Given exercise
Gather the lines from the material that contain "body".

Material provided
+ + + + +

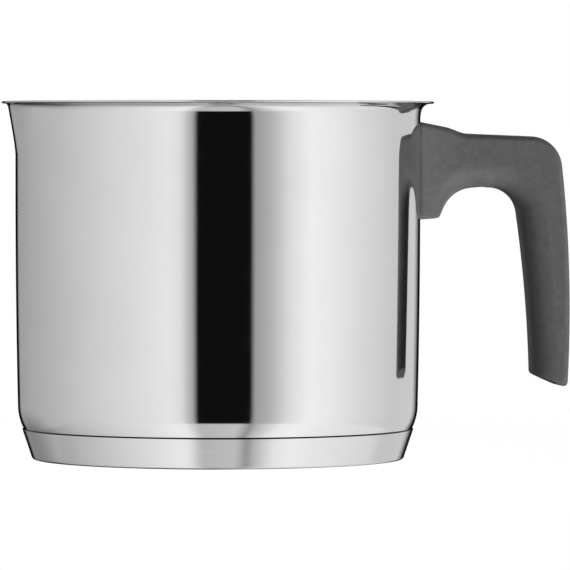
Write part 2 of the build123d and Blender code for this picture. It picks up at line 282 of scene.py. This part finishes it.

+ + + + +

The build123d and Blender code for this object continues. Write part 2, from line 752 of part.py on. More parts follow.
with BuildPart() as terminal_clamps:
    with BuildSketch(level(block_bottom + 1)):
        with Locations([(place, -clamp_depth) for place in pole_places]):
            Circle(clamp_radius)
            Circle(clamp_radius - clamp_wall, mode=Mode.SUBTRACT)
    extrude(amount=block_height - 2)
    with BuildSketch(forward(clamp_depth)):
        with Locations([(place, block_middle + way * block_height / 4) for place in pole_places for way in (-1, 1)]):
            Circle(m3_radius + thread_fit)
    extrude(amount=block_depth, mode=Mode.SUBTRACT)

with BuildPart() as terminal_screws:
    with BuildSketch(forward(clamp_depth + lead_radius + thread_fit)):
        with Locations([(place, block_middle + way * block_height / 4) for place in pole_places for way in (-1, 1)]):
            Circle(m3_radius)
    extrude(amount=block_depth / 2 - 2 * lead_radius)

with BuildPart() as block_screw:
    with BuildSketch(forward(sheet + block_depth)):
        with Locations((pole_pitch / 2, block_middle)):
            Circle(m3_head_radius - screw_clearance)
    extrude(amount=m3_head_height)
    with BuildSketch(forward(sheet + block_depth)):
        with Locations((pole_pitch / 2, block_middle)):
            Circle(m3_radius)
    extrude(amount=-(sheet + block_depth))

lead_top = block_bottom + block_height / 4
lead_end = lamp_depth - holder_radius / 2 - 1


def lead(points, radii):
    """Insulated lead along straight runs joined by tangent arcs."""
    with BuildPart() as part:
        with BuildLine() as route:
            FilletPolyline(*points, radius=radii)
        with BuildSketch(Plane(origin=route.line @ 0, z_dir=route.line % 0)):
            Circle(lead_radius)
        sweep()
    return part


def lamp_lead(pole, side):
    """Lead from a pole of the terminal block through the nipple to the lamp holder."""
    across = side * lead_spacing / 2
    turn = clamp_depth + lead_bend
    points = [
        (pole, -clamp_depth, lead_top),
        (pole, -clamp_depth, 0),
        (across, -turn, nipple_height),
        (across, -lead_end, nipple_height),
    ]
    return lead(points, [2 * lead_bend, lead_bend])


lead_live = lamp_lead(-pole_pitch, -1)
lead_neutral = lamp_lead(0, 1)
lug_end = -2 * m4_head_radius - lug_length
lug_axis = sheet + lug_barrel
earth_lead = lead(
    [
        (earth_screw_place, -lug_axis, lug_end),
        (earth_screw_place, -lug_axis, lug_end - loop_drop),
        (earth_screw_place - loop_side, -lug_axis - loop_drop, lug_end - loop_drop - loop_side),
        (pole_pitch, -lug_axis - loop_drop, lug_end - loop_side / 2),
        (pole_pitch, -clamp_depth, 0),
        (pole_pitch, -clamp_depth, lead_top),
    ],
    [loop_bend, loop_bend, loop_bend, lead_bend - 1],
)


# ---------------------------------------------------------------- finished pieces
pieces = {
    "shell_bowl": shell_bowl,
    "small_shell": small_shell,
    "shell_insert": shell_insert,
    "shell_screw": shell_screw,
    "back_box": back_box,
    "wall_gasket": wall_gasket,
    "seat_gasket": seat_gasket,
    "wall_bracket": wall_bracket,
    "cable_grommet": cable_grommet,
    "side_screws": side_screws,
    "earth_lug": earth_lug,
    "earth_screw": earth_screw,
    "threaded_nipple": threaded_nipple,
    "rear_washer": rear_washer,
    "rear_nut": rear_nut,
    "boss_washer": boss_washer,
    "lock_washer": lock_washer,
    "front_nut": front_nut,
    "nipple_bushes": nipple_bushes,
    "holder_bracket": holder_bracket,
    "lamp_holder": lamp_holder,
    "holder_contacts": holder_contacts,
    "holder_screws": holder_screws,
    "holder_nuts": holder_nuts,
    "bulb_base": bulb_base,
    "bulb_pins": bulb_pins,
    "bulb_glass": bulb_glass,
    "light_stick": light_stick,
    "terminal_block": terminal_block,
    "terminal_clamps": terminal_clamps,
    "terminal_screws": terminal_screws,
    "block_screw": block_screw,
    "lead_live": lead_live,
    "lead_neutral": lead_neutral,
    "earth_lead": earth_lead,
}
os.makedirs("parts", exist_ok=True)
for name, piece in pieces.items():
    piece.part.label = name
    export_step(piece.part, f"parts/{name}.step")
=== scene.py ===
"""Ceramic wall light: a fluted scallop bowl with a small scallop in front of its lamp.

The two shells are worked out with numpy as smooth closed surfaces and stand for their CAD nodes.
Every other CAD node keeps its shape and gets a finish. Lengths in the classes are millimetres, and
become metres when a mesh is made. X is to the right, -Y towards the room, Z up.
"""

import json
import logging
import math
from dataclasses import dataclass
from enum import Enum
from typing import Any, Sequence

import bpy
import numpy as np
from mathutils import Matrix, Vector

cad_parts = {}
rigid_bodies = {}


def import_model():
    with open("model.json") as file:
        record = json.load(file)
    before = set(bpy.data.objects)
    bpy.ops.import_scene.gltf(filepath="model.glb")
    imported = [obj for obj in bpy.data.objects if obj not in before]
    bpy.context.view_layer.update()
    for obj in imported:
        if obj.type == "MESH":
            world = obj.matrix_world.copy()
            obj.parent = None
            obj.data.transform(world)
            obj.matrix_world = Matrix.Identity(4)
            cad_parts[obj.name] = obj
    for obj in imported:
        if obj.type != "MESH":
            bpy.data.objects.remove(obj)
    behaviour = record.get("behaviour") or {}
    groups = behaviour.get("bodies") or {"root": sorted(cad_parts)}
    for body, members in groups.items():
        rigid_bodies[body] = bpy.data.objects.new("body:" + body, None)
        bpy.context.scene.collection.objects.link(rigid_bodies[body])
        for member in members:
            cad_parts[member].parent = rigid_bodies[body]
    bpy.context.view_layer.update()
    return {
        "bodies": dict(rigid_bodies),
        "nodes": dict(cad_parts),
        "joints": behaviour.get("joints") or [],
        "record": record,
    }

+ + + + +

Expected output
    for body, members in groups.items():
        rigid_bodies[body] = bpy.data.objects.new("body:" + body, None)
        bpy.context.scene.collection.objects.link(rigid_bodies[body])
            cad_parts[member].parent = rigid_bodies[body]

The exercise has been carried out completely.